Guard Amir Jenkins is in a different kind of spot. He was scheduled for two shoulder surgeries in the offseason to repair separate labrum tears, and while he is recovering, the new rule gives him more flexibility.
If his rehab stretches into the fall and he is not at full strength when the season opens, the old system could have forced a hard choice between playing through it, missing games or burning a season. Now he can ease back in, wait until he is fully cleared, or move in and out of the lineup without the same pressure.
He still gets three full seasons after this one and can leave with four full seasons of college competition.
There are other players in the same broad benefit zone. Wing Seydou Traore and guard Finley Bizjack are seniors who have already played three seasons and now have two more left. Guards Joson Sanon and Martin Somerville are juniors with three more years available to them.
The freshmen may end up being the biggest winners. Ross Hodge has not leaned heavily on freshmen or even fully folded them into the rotation.
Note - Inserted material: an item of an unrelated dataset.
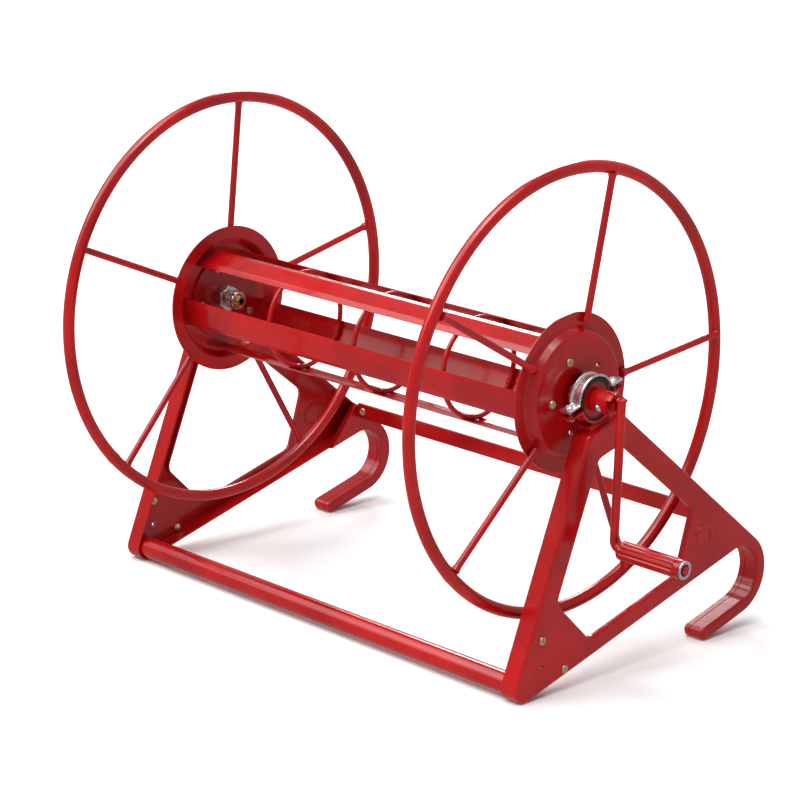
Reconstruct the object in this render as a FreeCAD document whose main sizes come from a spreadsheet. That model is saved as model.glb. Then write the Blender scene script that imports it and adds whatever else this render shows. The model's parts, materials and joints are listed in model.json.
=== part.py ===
import FreeCAD
import Part
import Sketcher
import math
import os
from FreeCAD import Placement, Rotation, Vector

# Garden hose reel on a folded-plate stand.  X runs along the drum axle with
# the crank at +X, -Y is the front and Z is up.  All lengths are millimetres.

doc = FreeCAD.newDocument("HoseReel")
sheet = doc.addObject("Spreadsheet::Sheet", "Sizes")

sizes = [
    ("drum_x", -46.65, "middle of the drum, across"),
    ("drum_y", -26.98, "axle, front to back"),
    ("drum_z", 324.04, "axle above the floor"),
    ("frame_tilt", 16.0, "side plates lean about the axle"),
    ("plate_outer", 331.0, "outer face of a side plate from the middle"),
    ("plate_depth", 23.0, "side plate with its folded edge"),
    ("plate_gauge", 2.0, "sheet of the side plate"),
    ("plate_bend", 3.4, "outside bend of the folded edge"),
    ("base_half", 216.5, "half of the straight base edge"),
    ("base_drop", 283.4, "base edge below the axle"),
    ("leg_angle", 53.6, "leg edge over the base edge"),
    ("apex_drop", 30.0, "top edge below the axle"),
    ("toe_radius", 16.0, "rounded front foot"),
    ("window_top_half", 19.0, "window, upper corners"),
    ("window_top_drop", 63.0, "window, upper corners"),
    ("window_mid_half", 117.0, "window, widest corners"),
    ("window_mid_drop", 195.0, "window, widest corners"),
    ("window_low_half", 77.0, "window, lower corners"),
    ("window_low_drop", 262.0, "window, lower corners"),
    ("window_corner", 13.0, "corner radius of the window"),
    ("window_lip", 6.0, "edge turned in around the window"),
    ("plate_hole", 2.9, "radius of the holes at the foot"),
    ("upper_hole_u", -149.6, "upper screw at the foot"),
    ("upper_hole_v", -223.8, "upper screw at the foot"),
    ("lower_hole_u", -123.9, "lower screw at the foot"),
    ("lower_hole_v", -274.8, "lower screw at the foot"),
    ("empty_hole_u", -156.3, "empty hole at the foot"),
    ("empty_hole_v", -255.0, "empty hole at the foot"),
    ("hook_inside", 35.0, "inside radius of the rear hook"),
    ("hook_outside", 50.0, "outside radius of the rear hook"),
    ("hook_tip", 104.0, "end of the lower arm of the hook"),
    ("tip_round", 6.0, "rounding of that end"),
    ("shell_depth", 9.0, "inner hook shell"),
    ("shell_rise", 5.0, "inner hook shell beyond the side plate"),
    ("shell_front", 131.0, "front edge of the hook shell on the base"),
    ("seam_deep", 0.7, "groove where the hook halves meet"),
    ("seam_wide", 0.9, "groove where the hook halves meet"),
    ("tube_radius", 12.55, "front tube"),
    ("tube_wall", 1.6, "front tube"),
    ("bracket_gauge", 2.5, "plate that holds the tube end"),
    ("bracket_front", -170.0, "bracket, lower front corner"),
    ("bracket_rear", -112.0, "bracket, lower rear corner"),
    ("bracket_low", -281.0, "bracket, lower edge"),
    ("bracket_high", -212.0, "bracket, upper edge"),
    ("bracket_toe_u", -184.0, "bracket, corner over the tube"),
    ("bracket_toe_v", -246.0, "bracket, corner over the tube"),
    ("bracket_top_half", 10.0, "half of the bracket's upper edge"),
    ("bar_height", 19.0, "rear crossbar"),
    ("bar_thick", 4.0, "rear crossbar"),
    ("bar_y", 248.0, "rear crossbar behind the axle"),
    ("bar_drop", 191.0, "rear crossbar below the axle"),
    ("bar_screw", 10.0, "crossbar screw from the end of the bar"),
    ("tab_length", 24.0, "tab that holds the crossbar"),
    ("tab_height", 13.5, "tab that holds the crossbar"),
    ("tab_foot", 4.0, "part of the tab that is welded to the hook shell"),
    ("disc_x", 282.0, "flat band of a drum disc"),
    ("disc_radius", 90.2, "drum disc"),
    ("disc_gauge", 1.6, "sheet of the disc"),
    ("step_outer", 74.5, "raised face of the disc starts"),
    ("step_inner", 68.0, "raised face of the disc ends"),
    ("step_rise", 10.5, "raised face of the disc"),
    ("step_round", 4.0, "rounding of the step"),
    ("disc_bore", 24.0, "hole for the axle"),
    ("disc_hole_circle", 42.5, "five holes in the raised face"),
    ("disc_hole", 3.3, "radius of these holes"),
    ("hole_phase", 42.0, "first of these holes"),
    ("rim_radius", 250.0, "wire rim, centre line"),
    ("rim_wire", 7.0, "wire rim, radius of the wire"),
    ("spoke_wire", 4.0, "spoke, radius of the wire"),
    ("spoke_inner", 79.0, "spoke starts on the disc"),
    ("spoke_phase_right", 79.0, "first spoke, crank side"),
    ("spoke_phase_left", 86.2, "first spoke, far side"),
    ("slat_radius", 62.6, "outer face of a drum slat"),
    ("slat_half", 10.6, "half of its flat"),
    ("slat_wing", 7.0, "folded wing of a slat"),
    ("slat_fold", 22.0, "angle of the wing"),
    ("slat_gauge", 1.2, "sheet of a slat"),
    ("slat_round", 8.0, "outside bend of a slat"),
    ("slat_phase", 46.0, "first slat"),
    ("hoop_radius", 58.3, "hoop under the slats, centre line"),
    ("hoop_wire", 3.0, "hoop, radius of the wire"),
    ("hoop_pitch", 144.0, "hoops along the drum"),
    ("flange_radius", 51.0, "axle flange inside the disc"),
    ("flange_thick", 3.0, "axle flange"),
    ("neck_radius", 14.0, "axle through the disc"),
    ("journal_radius", 20.0, "axle in its bearing"),
    ("bush_fit", 0.06, "running clearance on the radius"),
    ("bush_wall", 3.5, "bearing bush"),
    ("bush_edge", 1.5, "strap beyond the ends of the bush"),
    ("strap_wall", 3.0, "bearing strap"),
    ("strap_x", 314.0, "middle of a bearing"),
    ("strap_width", 16.0, "bearing strap along the axle"),
    ("rib_height", 2.4, "raised ends of the strap"),
    ("rib_width", 3.6, "raised ends of the strap"),
    ("seat_width", 40.0, "foot of the bearing on the side plate"),
    ("seat_height", 5.4, "foot of the bearing on the side plate"),
    ("ear_reach", 44.0, "ears of strap and seat"),
    ("ear_drop", 3.0, "half of the space between the ears"),
    ("ear_thick", 2.5, "ears of strap and seat"),
    ("ear_screw", 36.2, "clamp screws from the axle"),
    ("hub_radius", 13.0, "crank hub"),
    ("hub_bore", 9.0, "crank hub on the axle end"),
    ("hub_length", 29.5, "crank hub"),
    ("hub_cut", 24.0, "hub before it is cut away for the arm"),
    ("hub_cap", 6.0, "roof that is left of the hub, above the axle"),
    ("pin_radius", 2.9, "cross pin of the hub"),
    ("pin_head", 4.6, "cross pin of the hub"),
    ("pin_cap", 2.2, "head of the cross pin"),
    ("axle_stub", 6.5, "end of the axle that the crank arm is welded to"),
    ("pin_place", 12.2, "cross pin from the start of the hub"),
    ("pin_tilt", 26.0, "cross pin below the front"),
    ("arm_wire", 5.0, "crank arm, radius of the rod"),
    ("arm_x", 356.5, "crank arm from the middle"),
    ("arm_up", 7.2, "crank arm over the axle"),
    ("crank_throw", 160.2, "grip axis below the axle"),
    ("arm_bend", 9.0, "bend of the crank arm"),
    ("grip_start", 367.5, "grip from the middle"),
    ("grip_length", 88.2, "grip"),
    ("grip_radius", 11.0, "grip"),
    ("grip_recess", 6.8, "radius of the hollow end of the grip"),
    ("recess_deep", 5.0, "depth of the hollow end of the grip"),
    ("collar_deep", 3.6, "collar on the crank rod, inside that end"),
    ("collar_gauge", 1.6, "collar on the crank rod"),
    ("grip_fit", 0.08, "running clearance of the grip, on the radius"),
    ("washer_gauge", 1.8, "ring on the end of the grip"),
    ("washer_radius", 10.4, "ring on the end of the grip"),
    ("flute_radius", 1.8, "flutes of the grip"),
    ("flute_rise", 0.6, "flute centres beyond the grip"),
    ("flute_end", 10.0, "plain part of the grip"),
    ("water_bore", 4.0, "water way of the far axle"),
    ("tail_radius", 8.0, "end of the far axle, inside the swivel"),
    ("tail_length", 14.0, "end of the far axle beyond the side plate"),
    ("fitting_nut", 16.5, "nut of the hose fitting, to the corners"),
    ("fitting_nut_height", 9.0, "nut of the hose fitting"),
    ("lock_radius", 11.5, "ring on the hose fitting"),
    ("lock_bore", 8.6, "ring on the hose fitting"),
    ("lock_length", 12.0, "ring on the hose fitting"),
    ("nipple_radius", 6.9, "pipe of the hose fitting"),
    ("nipple_lip", 8.2, "thread that holds the ring"),
    ("nipple_shoulder", 14.0, "thread starts"),
    ("nipple_thread_end", 27.0, "thread ends"),
    ("nipple_length", 31.0, "pipe of the hose fitting"),
    ("nipple_end", 6.6, "mouth of the hose fitting"),
    ("inlet_radius", 15.0, "swivel body of the inlet"),
    ("inlet_length", 40.4, "swivel body of the inlet"),
    ("inlet_leg", 9.0, "elbow of the inlet"),
    ("inlet_drop", 40.0, "elbow of the inlet"),
    ("inlet_nut_across", 14.0, "nut under the elbow, to the corners"),
    ("inlet_nut_height", 11.0, "nut under the elbow"),
    ("inlet_bore", 5.0, "water way of the inlet"),
    ("barb_radius", 8.6, "largest barb of the inlet tail"),
    ("barb_root", 6.4, "inlet tail between its barbs"),
    ("barb_end", 22.0, "end of the inlet tail"),
    ("screw_shank", 2.4, "small screws"),
    ("screw_head", 4.8, "small screws"),
    ("screw_cap", 2.6, "height of a screw head"),
    ("nut_across", 4.9, "nut, to the corners"),
    ("nut_height", 3.6, "nut"),
    ("screw_spare", 6.0, "screw beyond the sheets it holds"),
    ("screw_gap", 0.3, "hole around a screw, on the radius"),
    ("sheet_gap", 0.2, "gap between parts that are welded"),
    ("touch_gap", 0.02, "gap between parts that touch"),
    ("drill", 60.0, "length of a drill or a cutting block"),
]
row = 1
for alias, value, note in sizes:
    sheet.set("A%d" % row, alias)
    sheet.set("B%d" % row, repr(value))
    sheet.set("C%d" % row, note)
    sheet.setAlias("B%d" % row, alias)
    row += 1
doc.recompute()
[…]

Evans Barning redshirted last season, and Jayden Forsythe played only sparingly before transferring, which effectively gives him that year back under the new rule.
Miles Sadler is expected to play a lot in 2026-27, but centers Aliou Dioum and Amadou Seini and guard Keonte Greybear are part of a different kind of test. Under the old rules, even a little playing time could cost a freshman a season of eligibility, so coaches sometimes kept young players on the shelf if they were not ready right away.
Others played a bit and still burned the year. With the new model, those three could grow as the season goes on and give the roster a lift later.
Separate from all of that, forward Javan Buchanan is still pursuing a waiver. If needed, court remains an option, and players have been winning the junior college argument even recently.
His case swaps NAIA for junior college, so he does not directly benefit from the new rule, but it could still help. At the very least, it does not hurt, since the NCAA is saying he has played four years while giving players five.